38 thoughts on “One of Those Nights

  1. Clare Pooley

    Yes, I have those nights most nights. As I come-to I am aware of the problem list starting to grind on its clanking way through my head. Most nights I don’t manage to get back to sleep. I tend to go to bed very late (much too late) in the hope that I might wake later in the morning. Not good for my heart either. Get the mattress now!

  2. tootlepedal

    Towards the end of my working life, I had nights like that every night, mostly worrying about work but about anything else that might turn up in my mind too. Going to bed was a nightmare. Retirement has cured all that though. Let the others buggers worry is my motto now.

    1. quercuscommunity

      Sounds to be a good approach, and a good motto. I’m going to adopt it, as I too am beginning to dread bedtime. Nice to know that I will achieve inner peace in a few years. 🙂

  3. Donnalee

    I think this happens to everyone I know, and each one frets that s/he is the only oneit happens to, especially those of us who are Not That Young Anymore. I consider that the Tibetan Buddhist monks wake up on schedule every three hours during the night to meditate, and figure that that’s their solution to it. I try to switch my addictive bad thoughts to hopefully-addictive good thoughts, and thus occupy my brain in ways that tire it out but freak me out less. I am into making mental lists of everything I love, and eventually I fall asleep. “I love this cat, I love that it’s nighttime and I’m tired and in bed, I love this clean sheet, I love that it’s reasonably cool in here, I love the dinner I had tonight, I love that part in the Terry Pratchett book I am reading where he says…” It’s worth a try!

      1. Donnalee

        May you have plenty of forks and knives and napkins as needed!

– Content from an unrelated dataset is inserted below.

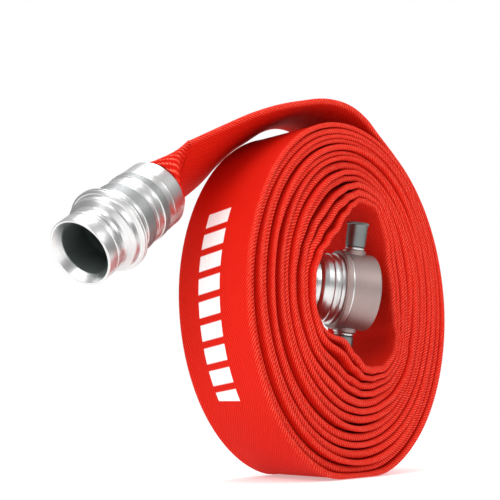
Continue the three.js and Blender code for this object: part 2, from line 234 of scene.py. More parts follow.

I used to buy myself a whole nice cake on birthdays and walk around downtown giving slices of it to friends, but have slacked off on that. There is a decent bakery in town, but my birthday isn’t for months. I suppose I could do a little quality-control testing earlier–

      2. quercuscommunity

        How will you know which cake you want for your birthday if you haven’t put in the hard yards doing the testing? Don’t be a slacker, get testing!

  4. Laurie Graves

    Sweet pictures, tough reflections in the early hours of the morning. Yes, I have had those kind of mornings. I suspect many of us have. We never stop worrying about our children, no matter how old they are. And, darn, how we miss them wen they move far away. Unfortunately, for those of us who live creative, unconventional lives, money is often a constant worry. So, Quercus, this is just to let you know you have company across the pond.

      1. quercuscommunity

        I stand by what I said. If necessary I will write a post tomorrow titled “A Note About Laurie Graves”, and then you really will be noted! 🙂

      1. quercuscommunity

        I was talking to someone today who is now doing a job he loves for less than half the money he used to earn and thinks this has improved his life.

      2. jodierichelle

        I’ve been a freelance bookkeeper since 1996. I walk into my client’s office/store and work until I am done. Then I leave and I bill them for the time I was there. At this point it would drive me NUTS to sit in an office and try to keep myself busy from 9 – 5, even if they were paying me twice as much. I am unconventional by nature, but I have only nourished it by my life choices.

      3. Laurie Graves

        Yes, yes! I’m surprised those pennies don’t scream. 😉

  5. derrickjknight

    You are most definitely not alone, Quercus. 5 a.m. would be OK for me if I’d got to sleep by 10.30 p.m. which is par for the course. My worst time for such thoughts (going all the way back to childhood) is about 3 a.m. BT, British Gas, computer problems, French banks, all provide current material. We both got up at 6 this morning. I had only been awake for 20 minutes.

    1. quercuscommunity

      Comforting to know it’s not just me. I’m going to start getting up sooner and being more industrious. I’ve always known you to be an early riser from the relies you make to my 6.30 am posts on Sundays. 🙂

  6. The Snail of Happiness

    Many, many nights…but usually 3am. For the past 20 years.
    I do, however, have a solution. I pop my headphones on and listen to a talking book. This seems, usually, to have the effect of switching off my brain, or at least distracting it. Nothing too serious, and if it’s familiar or not too gripping I often fall back to sleep (often around the time I should be getting up).
    Oh, and get that new mattress… life is too short to wait until winter not to have a bad back. You might sleep better too.